___ Dataset content
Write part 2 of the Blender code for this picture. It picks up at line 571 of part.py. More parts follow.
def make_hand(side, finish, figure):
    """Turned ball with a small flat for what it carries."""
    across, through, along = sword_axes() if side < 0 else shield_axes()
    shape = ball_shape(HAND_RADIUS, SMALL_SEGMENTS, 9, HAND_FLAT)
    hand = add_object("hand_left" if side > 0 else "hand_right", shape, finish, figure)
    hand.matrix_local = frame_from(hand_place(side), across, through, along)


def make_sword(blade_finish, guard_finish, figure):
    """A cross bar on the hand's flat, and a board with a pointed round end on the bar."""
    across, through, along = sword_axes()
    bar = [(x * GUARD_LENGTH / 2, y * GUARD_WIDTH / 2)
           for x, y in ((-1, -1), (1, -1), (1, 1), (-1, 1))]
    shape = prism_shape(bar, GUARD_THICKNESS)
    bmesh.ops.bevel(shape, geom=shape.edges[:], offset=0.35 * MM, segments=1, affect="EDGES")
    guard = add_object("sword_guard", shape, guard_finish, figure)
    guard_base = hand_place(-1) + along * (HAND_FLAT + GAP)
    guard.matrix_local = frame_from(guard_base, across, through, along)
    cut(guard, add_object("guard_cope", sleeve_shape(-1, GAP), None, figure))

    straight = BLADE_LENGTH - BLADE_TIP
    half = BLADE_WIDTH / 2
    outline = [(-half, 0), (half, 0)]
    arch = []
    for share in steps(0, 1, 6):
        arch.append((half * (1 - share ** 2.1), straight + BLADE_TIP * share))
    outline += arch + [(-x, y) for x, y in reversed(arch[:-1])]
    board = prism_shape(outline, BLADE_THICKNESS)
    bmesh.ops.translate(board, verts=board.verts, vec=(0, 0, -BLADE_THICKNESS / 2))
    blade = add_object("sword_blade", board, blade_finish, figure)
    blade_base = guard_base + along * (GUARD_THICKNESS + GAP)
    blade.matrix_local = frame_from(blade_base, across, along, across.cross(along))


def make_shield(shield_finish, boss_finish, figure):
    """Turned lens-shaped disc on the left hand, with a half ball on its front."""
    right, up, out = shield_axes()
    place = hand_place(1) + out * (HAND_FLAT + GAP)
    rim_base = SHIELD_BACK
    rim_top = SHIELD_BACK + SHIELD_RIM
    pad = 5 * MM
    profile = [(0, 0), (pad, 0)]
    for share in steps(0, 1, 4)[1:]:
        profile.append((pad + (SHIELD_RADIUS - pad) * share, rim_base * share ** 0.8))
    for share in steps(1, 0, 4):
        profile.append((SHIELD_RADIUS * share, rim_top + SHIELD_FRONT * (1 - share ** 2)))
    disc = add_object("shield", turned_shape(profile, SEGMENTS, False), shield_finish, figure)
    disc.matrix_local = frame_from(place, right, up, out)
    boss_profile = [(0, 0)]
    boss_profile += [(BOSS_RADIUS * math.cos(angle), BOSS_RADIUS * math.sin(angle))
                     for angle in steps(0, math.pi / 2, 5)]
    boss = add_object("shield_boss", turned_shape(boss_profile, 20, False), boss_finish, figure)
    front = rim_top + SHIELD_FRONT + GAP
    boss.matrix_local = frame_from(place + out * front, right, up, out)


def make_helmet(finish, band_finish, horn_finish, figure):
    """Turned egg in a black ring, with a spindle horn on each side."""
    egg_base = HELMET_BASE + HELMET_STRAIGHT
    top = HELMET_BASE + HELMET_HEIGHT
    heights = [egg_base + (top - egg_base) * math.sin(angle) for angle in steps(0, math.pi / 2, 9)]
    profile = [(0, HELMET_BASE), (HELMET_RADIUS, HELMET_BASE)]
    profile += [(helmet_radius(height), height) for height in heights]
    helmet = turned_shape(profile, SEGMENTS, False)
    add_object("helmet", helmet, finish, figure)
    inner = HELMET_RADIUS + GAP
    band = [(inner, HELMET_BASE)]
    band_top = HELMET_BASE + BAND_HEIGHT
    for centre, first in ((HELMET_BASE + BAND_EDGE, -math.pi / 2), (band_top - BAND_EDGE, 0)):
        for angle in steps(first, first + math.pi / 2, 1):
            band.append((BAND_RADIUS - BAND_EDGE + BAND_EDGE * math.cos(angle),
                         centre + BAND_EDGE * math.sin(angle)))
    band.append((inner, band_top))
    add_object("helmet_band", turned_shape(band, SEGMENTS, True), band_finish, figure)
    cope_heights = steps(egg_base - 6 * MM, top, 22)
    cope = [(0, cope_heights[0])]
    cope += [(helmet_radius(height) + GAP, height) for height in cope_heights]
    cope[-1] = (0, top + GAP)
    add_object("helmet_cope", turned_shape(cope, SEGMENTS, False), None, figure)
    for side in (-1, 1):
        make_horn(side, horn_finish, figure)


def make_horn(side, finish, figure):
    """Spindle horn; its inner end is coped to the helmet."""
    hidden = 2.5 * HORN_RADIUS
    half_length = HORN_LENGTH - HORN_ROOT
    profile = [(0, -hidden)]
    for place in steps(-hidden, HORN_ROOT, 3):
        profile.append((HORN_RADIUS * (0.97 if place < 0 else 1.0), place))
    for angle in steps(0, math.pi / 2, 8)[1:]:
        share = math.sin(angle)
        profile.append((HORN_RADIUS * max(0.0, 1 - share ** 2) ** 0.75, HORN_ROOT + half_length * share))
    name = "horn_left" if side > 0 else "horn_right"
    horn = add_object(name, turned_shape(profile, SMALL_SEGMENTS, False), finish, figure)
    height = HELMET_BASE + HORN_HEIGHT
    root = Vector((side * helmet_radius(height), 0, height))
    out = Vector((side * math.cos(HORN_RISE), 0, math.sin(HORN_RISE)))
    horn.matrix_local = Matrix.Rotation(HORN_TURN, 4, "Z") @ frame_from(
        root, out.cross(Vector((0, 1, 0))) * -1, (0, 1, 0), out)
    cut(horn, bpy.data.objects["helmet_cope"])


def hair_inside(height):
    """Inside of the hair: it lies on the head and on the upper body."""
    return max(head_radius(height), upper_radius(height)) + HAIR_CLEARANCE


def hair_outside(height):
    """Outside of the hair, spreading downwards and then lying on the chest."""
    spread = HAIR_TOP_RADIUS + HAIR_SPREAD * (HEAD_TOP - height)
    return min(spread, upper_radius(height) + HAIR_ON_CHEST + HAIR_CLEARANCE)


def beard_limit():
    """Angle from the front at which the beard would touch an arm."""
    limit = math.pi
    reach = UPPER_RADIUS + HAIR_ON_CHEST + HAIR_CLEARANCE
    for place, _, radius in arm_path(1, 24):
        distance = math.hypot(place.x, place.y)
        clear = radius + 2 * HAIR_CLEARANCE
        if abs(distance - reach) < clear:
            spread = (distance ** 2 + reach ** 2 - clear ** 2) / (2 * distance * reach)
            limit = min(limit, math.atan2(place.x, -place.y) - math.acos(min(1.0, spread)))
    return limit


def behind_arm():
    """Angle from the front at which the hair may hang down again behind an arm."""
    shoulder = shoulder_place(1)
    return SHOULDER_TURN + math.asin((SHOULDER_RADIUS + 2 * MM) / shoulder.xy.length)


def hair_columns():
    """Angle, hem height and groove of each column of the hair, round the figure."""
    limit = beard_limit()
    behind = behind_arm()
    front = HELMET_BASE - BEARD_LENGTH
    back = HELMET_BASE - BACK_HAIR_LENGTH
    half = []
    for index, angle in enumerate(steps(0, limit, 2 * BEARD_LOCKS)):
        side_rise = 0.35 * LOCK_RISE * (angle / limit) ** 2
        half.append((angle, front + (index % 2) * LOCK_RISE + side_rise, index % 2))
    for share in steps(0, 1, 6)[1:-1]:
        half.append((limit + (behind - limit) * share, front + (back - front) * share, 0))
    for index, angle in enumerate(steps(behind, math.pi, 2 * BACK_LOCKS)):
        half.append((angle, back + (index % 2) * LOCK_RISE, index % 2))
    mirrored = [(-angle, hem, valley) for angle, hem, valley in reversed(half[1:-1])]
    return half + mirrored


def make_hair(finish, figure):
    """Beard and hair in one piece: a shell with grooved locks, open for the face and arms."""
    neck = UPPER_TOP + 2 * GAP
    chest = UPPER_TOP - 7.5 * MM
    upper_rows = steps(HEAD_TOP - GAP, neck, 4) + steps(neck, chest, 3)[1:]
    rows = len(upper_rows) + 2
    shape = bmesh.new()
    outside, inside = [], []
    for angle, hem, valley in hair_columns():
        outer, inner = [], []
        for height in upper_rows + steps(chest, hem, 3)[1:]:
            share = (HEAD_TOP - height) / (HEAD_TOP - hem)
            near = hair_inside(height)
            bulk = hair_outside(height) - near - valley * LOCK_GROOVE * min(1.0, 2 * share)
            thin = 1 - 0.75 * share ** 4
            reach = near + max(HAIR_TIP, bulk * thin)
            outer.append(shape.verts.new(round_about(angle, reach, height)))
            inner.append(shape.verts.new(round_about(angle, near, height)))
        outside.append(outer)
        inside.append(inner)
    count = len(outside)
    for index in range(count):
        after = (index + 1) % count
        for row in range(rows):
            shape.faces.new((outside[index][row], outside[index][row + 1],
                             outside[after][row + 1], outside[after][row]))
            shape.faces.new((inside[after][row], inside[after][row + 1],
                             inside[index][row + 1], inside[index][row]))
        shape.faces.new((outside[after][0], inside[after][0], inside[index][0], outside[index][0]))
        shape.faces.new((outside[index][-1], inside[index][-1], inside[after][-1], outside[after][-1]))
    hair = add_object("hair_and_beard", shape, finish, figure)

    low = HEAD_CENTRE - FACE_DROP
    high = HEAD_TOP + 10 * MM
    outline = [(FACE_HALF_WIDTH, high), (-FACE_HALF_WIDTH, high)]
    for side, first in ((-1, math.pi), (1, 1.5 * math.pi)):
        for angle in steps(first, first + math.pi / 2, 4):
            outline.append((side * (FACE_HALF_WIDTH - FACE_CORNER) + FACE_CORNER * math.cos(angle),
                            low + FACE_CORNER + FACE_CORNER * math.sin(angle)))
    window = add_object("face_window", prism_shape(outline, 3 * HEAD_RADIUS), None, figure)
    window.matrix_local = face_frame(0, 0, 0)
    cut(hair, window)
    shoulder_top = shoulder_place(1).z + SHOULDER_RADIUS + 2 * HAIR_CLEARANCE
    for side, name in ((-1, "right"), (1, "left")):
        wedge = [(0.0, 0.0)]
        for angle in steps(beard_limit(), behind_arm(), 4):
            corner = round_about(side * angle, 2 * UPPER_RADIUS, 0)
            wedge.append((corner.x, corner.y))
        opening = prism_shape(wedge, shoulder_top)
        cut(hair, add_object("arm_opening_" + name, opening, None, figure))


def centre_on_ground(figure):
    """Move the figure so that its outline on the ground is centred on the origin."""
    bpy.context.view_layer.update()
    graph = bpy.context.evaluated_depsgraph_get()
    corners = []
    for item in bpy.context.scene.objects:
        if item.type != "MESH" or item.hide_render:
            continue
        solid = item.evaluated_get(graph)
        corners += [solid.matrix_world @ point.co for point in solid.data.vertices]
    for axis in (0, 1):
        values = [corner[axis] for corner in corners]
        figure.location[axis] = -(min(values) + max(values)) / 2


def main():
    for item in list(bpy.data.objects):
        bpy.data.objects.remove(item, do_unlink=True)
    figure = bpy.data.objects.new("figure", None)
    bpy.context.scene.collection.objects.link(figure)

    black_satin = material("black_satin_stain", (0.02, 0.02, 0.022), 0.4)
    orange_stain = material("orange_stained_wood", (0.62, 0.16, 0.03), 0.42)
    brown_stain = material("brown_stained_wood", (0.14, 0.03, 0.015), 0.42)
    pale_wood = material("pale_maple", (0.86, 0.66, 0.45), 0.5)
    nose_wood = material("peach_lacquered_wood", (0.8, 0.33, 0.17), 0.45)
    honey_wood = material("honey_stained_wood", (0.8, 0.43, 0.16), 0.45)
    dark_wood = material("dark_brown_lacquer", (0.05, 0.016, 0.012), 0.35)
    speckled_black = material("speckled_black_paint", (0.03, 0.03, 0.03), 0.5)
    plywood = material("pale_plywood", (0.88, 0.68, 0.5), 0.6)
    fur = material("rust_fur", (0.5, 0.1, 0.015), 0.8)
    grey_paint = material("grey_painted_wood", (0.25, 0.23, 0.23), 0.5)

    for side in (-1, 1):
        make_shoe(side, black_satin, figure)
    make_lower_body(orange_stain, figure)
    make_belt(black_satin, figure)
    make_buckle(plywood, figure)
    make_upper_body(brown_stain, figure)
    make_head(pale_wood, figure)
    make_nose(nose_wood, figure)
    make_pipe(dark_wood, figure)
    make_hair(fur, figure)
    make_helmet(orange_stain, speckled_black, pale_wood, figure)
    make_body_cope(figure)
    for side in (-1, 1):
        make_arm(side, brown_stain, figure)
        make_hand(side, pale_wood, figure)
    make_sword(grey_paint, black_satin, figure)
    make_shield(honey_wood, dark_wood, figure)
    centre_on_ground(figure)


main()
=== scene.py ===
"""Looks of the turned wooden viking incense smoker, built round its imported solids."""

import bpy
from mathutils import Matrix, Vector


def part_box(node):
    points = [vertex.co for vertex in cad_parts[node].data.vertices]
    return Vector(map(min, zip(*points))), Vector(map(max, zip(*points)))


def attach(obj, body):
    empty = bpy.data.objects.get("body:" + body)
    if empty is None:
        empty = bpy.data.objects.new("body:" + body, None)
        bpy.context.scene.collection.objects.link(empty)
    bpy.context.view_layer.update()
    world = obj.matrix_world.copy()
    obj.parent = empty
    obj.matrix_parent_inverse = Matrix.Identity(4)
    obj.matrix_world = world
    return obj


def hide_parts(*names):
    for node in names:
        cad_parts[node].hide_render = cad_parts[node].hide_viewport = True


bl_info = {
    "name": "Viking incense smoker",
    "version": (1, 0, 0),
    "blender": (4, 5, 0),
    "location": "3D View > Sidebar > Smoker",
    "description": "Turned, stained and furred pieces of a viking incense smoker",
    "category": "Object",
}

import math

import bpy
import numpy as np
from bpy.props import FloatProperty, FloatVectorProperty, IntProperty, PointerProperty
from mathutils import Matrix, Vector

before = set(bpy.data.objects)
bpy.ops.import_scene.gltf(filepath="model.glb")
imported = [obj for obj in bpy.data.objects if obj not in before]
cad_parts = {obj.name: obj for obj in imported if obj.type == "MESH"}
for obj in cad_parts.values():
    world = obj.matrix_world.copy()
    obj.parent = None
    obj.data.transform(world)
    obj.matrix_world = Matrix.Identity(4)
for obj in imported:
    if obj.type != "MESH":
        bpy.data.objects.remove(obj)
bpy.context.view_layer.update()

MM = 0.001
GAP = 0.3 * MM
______
Description of the task =
Repeat, word for word, the lines from the opening of the material through the line containing "frame_from(hand_place(side), across, through, along)".

Completed task =
Write part 2 of the Blender code for this picture. It picks up at line 571 of part.py. More parts follow.
def make_hand(side, finish, figure):
    """Turned ball with a small flat for what it carries."""
    across, through, along = sword_axes() if side < 0 else shield_axes()
    shape = ball_shape(HAND_RADIUS, SMALL_SEGMENTS, 9, HAND_FLAT)
    hand = add_object("hand_left" if side > 0 else "hand_right", shape, finish, figure)
    hand.matrix_local = frame_from(hand_place(side), across, through, along)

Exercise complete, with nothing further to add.